5. They’re hot and cold.

One week they’re blowing up your phone, the next they’ve gone MIA. This rollercoaster of attention is a hallmark of situationships. They can turn their affection on and off, and you never know which version you’re going to get. Talk about emotional whiplash!
6. You don’t celebrate milestones together.

Birthdays, holidays, anniversaries? They pass by without much fanfare. In a situationship, these special dates aren’t really acknowledged. It’s like you’re both pretending the calendar doesn’t exist. No “Happy 6-month anniversary” for you — because that would make things too real, right?
7. Your ‘dates’ are mostly Netflix and chill.

If your idea of going out is moving from the bedroom to the couch, you might be in a situationship. Real dates that involve leaving the house? Few and far between. It’s all about keeping things casual and convenient. Why bother with dinner and a movie when you can order in and make out?
8. You don’t talk about the future.

Plans beyond next weekend? Nope, not happening. In a situationship, the future is a no-go zone. It’s all about living in the moment, which sounds fun until you realise you have no idea where this is going. You’re both stuck in a permanent present tense, and aren’t you a little too old for that?
9. They’re still active on dating apps.

Caught them swiping when you thought you were somewhat exclusive? Classic situationship move. They’re keeping their options open, and unfortunately, you’re just one of those options. They’ve got one foot in the door with you and the other in the dating pool. Talk about hedging your bets!
10. You feel confused most of the time.

If you’re constantly trying to figure out where you stand, welcome to Situationship Central. This constant state of uncertainty is par for the course. One minute you feel like you’re on the brink of a relationship, the next you’re wondering if they even like you. It’s emotional ping-pong, and you’re the ball!
11. They avoid labels like the plague.

Try to define what you are, and watch them squirm. In a situationship, labels are kryptonite. They’ll come up with all sorts of creative ways to avoid calling you their partner or girlfriend/boyfriend. They act as if they’re allergic to commitment, and calling what you have a relationship will be the death of them.
12. Your emotional needs aren’t being met.

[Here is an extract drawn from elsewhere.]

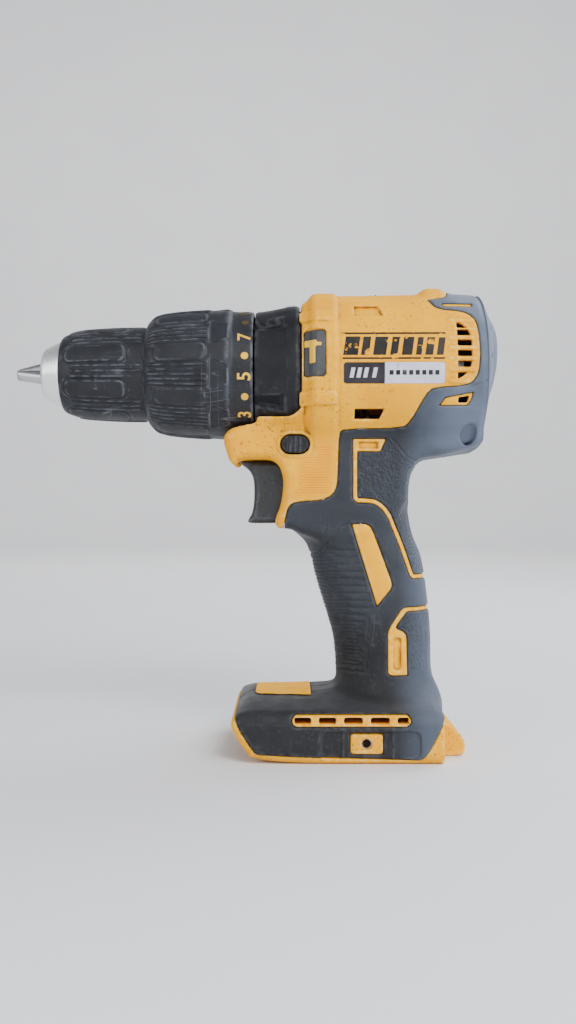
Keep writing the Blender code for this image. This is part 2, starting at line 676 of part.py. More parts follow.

Feel like you’re always craving more emotional connection? That’s situationship 101. You might get physical intimacy, but emotional intimacy? That’s off the menu. It’s like being served a beautiful-looking meal that leaves you feeling hungry an hour later. Satisfying in the moment, but ultimately unfulfilling.
13. You’re not a priority in their life.

In a situationship, you’re often the backup plan. If something better comes up, you’re easily ditched. You’re basically hanging around until they’ve got no better options, then they’ll call you to get together. Not exactly the starring role you were hoping for, right?
14. You don’t feel comfortable leaving stuff at their place.

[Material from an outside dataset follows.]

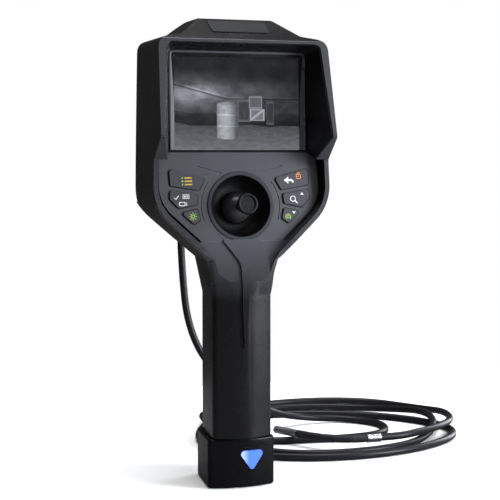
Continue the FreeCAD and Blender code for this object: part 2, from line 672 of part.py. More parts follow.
def bending_link(index):
    return rod(LINK_R, tip_joints()[index], LINK_HEADINGS[index], LINK_GAP, LINK_PITCH - LINK_GAP)


def camera_head():
    joint = tip_joints()[-1]
    barrel = rod(LINK_R, joint, HEAD_HEADING, LINK_GAP, HEAD_LENGTH)
    lens_seat = rod(1.5, joint, HEAD_HEADING, HEAD_LENGTH - 1.2, HEAD_LENGTH + 5)
    return barrel.cut([lens_seat] + lamp_rods(HEAD_LENGTH - 0.8, HEAD_LENGTH + 5))


def lamp_rods(start, end):
    joint = tip_joints()[-1]
    across = HEAD_HEADING + 90
    rods = []
    for sideways, up in ((-2.25, 0), (2.25, 0), (0, 2.25), (0, -2.25)):
        centre = along(joint, across, sideways) + V(0, 0, up)
        rods.append(rod(0.55, centre, HEAD_HEADING, start, end))
    return rods


def tip_lens():
    return rod(1.5, tip_joints()[-1], HEAD_HEADING, HEAD_LENGTH - 1.2, HEAD_LENGTH - 0.2)


def tip_lamps():
    return Part.makeCompound(lamp_rods(HEAD_LENGTH - 0.8, HEAD_LENGTH - 0.1))


def main():
    os.makedirs("parts", exist_ok=True)
    front_shell, rear_shell, rim, panel = housing()
    plate = top_plate()
    nodes = {
        "front_shell": front_shell.cut(plate),
        "rear_shell": rear_shell,
        "rim_trim": rim,
        "key_panel": panel,
        "top_plate": plate,
        "rear_screws": rear_screws(),
        "screen_bezel": screen_bezel(),
        "screen_glass": screen_glass(),
        "screen_gasket": screen_gasket(),
        "lcd_module": lcd_module(),
        "lcd_bracket": lcd_bracket(),
        "main_board": main_board(),
        "key_board": key_board(),
        "joystick_dish": joystick_dish(),
        "joystick_frame": joystick_frame(),
        "joystick_gimbal": joystick_gimbal(),
        "joystick_dome": joystick_dome(),
        "joystick_stem": joystick_stem(),
        "joystick_cap": joystick_cap(),
        "wire_plate": wire_plate(),
        "port_block": port_block(),
        "port_cover": port_cover(),
        "port_hinge_pin": port_hinge_pin(),
        "battery_cap": battery_cap(),
        "cap_seal": cap_seal(),
        "release_button": release_button(),
        "battery_pack": battery_pack(),
        "battery_contacts": battery_contacts(),
        "tube_gland": tube_gland(),
        "strain_relief": strain_relief(),
        "insertion_tube": tube_along(CORD_ROUTE, CORD_R),
        "tube_collar": tube_collar(),
        "camera_head": camera_head(),
        "tip_lens": tip_lens(),
        "tip_lamps": tip_lamps(),
    }
    names = {"upper": ("key_menu", "key_back"), "middle": ("key_ok", "key_zoom"), "lower": ("key_lamp", "key_mode")}
    for row, (left, right) in names.items():
        nodes[left] = key(row, False)
        nodes[right] = key(row, True)
    for index in range(len(LINK_HEADINGS)):
        nodes[f"bending_link_{index + 1}"] = bending_link(index)
    for name, shape in nodes.items():
        solids = len(shape.Solids)
        print(f"{name:18s} solids {solids} volume {shape.Volume:10.1f} valid {shape.isValid()}")
        shape.exportStep(f"parts/{name}.step")


main()
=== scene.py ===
"""Handheld video borescope: camera, light, cord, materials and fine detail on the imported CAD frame.

Everything is in metres, in the frame's own axes: +Z up along the grip, -Y towards the user, +X to the right.
"""

import json
import math

import bmesh
import bpy
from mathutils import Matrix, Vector, geometry, noise

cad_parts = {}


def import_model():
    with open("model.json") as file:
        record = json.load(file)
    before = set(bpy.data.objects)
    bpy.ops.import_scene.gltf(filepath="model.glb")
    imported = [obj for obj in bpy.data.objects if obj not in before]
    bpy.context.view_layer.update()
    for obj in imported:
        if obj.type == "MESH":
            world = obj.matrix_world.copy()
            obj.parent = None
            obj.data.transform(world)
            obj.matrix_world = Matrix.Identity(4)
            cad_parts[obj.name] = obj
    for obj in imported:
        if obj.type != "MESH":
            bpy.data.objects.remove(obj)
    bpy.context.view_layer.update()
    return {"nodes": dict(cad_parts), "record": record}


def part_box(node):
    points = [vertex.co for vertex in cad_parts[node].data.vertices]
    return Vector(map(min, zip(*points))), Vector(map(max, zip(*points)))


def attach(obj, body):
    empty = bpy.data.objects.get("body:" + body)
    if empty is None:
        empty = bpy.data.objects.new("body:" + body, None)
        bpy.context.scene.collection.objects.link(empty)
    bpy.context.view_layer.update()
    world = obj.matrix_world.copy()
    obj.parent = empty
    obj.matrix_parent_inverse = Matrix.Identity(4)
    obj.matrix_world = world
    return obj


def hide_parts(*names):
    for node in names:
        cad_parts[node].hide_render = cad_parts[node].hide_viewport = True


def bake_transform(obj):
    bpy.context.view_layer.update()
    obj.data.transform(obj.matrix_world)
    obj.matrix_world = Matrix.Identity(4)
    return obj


# ---- Driving dimensions ----
MM = 0.001

CAMERA_PLACE = Vector((-0.3018, -0.9234, 0.243))
CAMERA_HEADING = math.radians(18.9)      # turned from +Y towards +X
CAMERA_DIP = math.atan(100 / 1330)       # below the horizon
CAMERA_LENS = 95.76

PANEL_ORIGIN = Vector((0, -0.0216, 0.203))
PANEL_TILT = math.radians(8.26)
SCREEN_ORIGIN = Vector((0, -0.0165, 0.238))
SCREEN_TILT = math.radians(2.1)

KEY_PROUD = 1.2 * MM
ICON_RAISE = 0.06 * MM
KEY_NODES = ["key_menu", "key_ok", "key_lamp", "key_back", "key_zoom", "key_mode"]
LINK_NODES = [f"bending_link_{k}" for k in range(1, 6)]
SEAM_RAISE = 0.12 * MM
SEAM_INNER = 0.25 * MM                   # clear of the key, which moves
SEAM_OUTER = 1.2 * MM

CAP_R = 7.6 * MM
CAP_TOP = 16.7 * MM                      # above the key panel
CAP_UNDER = 12.5 * MM
CAP_RIM = 2.3 * MM                       # width of the raised edge
CAP_DISH = 1.0 * MM

GLASS_HALF = 47.3 * MM
GLASS_LOW = 5.0 * MM
GLASS_HIGH = 71.5 * MM
GLASS_BACK = -2.9 * MM                   # behind the bezel's front

PANEL_GREY = (0.031, 0.032, 0.038)
NECK_GREY_PAINTED_PALER = (0.060, 0.062, 0.070)        # painted paler than the panel's grey to make up for the shade on the steeper neck, so that the two look the same

CORD_DIAMETER = 6 * MM
CORD_ROUTE = [
    (0, 0.080, 0.224), (0, 0.116, 0.220), (0, 0.137, 0.181), (0.001, 0.134, 0.139), (0.004, 0.131, 0.102),
    (0.016, 0.130, 0.072), (0.038, 0.133, 0.048), (0.064, 0.141, 0.028), (0.092, 0.156, 0.013),
    (0.126, 0.168, 0.005), (0.162, 0.162, 0.003), (0.184, 0.132, 0.003), (0.170, 0.096, 0.003),
    (0.133, 0.088, 0.003), (0.098, 0.094, 0.003), (0.064, 0.097, 0.003), (0.038, 0.118, 0.003),
    (0.030, 0.150, 0.003), (0.042, 0.182, 0.003), (0.072, 0.200, 0.003), (0.108, 0.202, 0.003),
    (0.142, 0.195, 0.003), (0.174, 0.180, 0.003), (0.202, 0.158, 0.003), (0.222, 0.130, 0.003),
    (0.232, 0.098, 0.003), (0.220, 0.068, 0.003), (0.190, 0.044, 0.003), (0.154, 0.030, 0.003),
    (0.116, 0.025, 0.003), (0.080, 0.030, 0.003), (0.048, 0.044, 0.003), (0.022, 0.068, 0.003),
    (0.010, 0.100, 0.003), (0.014, 0.136, 0.003), (0.030, 0.172, 0.003), (0.054, 0.206, 0.003),
    (0.088, 0.226, 0.003), (0.126, 0.230, 0.003), (0.164, 0.222, 0.003), (0.196, 0.203, 0.003),
    (0.216, 0.174, 0.006), (0.224, 0.142, 0.0105), (0.222, 0.112, 0.0105), (0.208, 0.084, 0.006),
    (0.180, 0.056, 0.003), (0.146, 0.042, 0.003), (0.110, 0.038, 0.003), (0.076, 0.044, 0.003),
    (0.050, 0.062, 0.003), (0.033, 0.090, 0.003), (0.026, 0.120, 0.006), (0.028, 0.148, 0.0105),
    (0.031, 0.182, 0.0105), (0.046, 0.214, 0.005), (0.074, 0.238, 0.003), (0.110, 0.250, 0.003),
    (0.148, 0.254, 0.003), (0.186, 0.248, 0.003), (0.218, 0.228, 0.003), (0.237, 0.198, 0.003),
    (0.243, 0.164, 0.006), (0.242, 0.130, 0.0105), (0.233, 0.097, 0.0105), (0.207, 0.072, 0.0105),
    (0.180, 0.058, 0.0105), (0.162, 0.052, 0.010), (0.144, 0.052, 0.010),
]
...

Thinking about leaving a toothbrush at theirs feels like a big step. In a situationship, there’s an invisible boundary that keeps your lives separate. It’s like you’re a guest star in their life, not a regular cast member. No drawer space for you!
15. They’re vague about their feelings for you.

Ask them how they feel about you, and you’ll probably get a non-committal response. “You’re cool” or “I like hanging out” are situationship classics. They’re trying to compliment you without actually saying anything meaningful, and that just doesn’t work. You deserve to be told loudly, explicitly, and directly how someone feels about you.
16. You haven’t integrated into each other’s routines.

In a real relationship, your lives start to mesh. In your arrangement, not so much. Your day-to-day routines remain separate, with occasional meetups thrown in. You’re living parallel lives that occasionally intersect, rather than truly intertwining.
17. You’re afraid to rock the boat.

Find yourself holding back from expressing your true feelings or needs? That’s a red flag. You’re walking on eggshells, afraid that asking for more might end things. You’re terrified of making the wrong moves and bringing it all crashing down, but what exactly are you trying to save?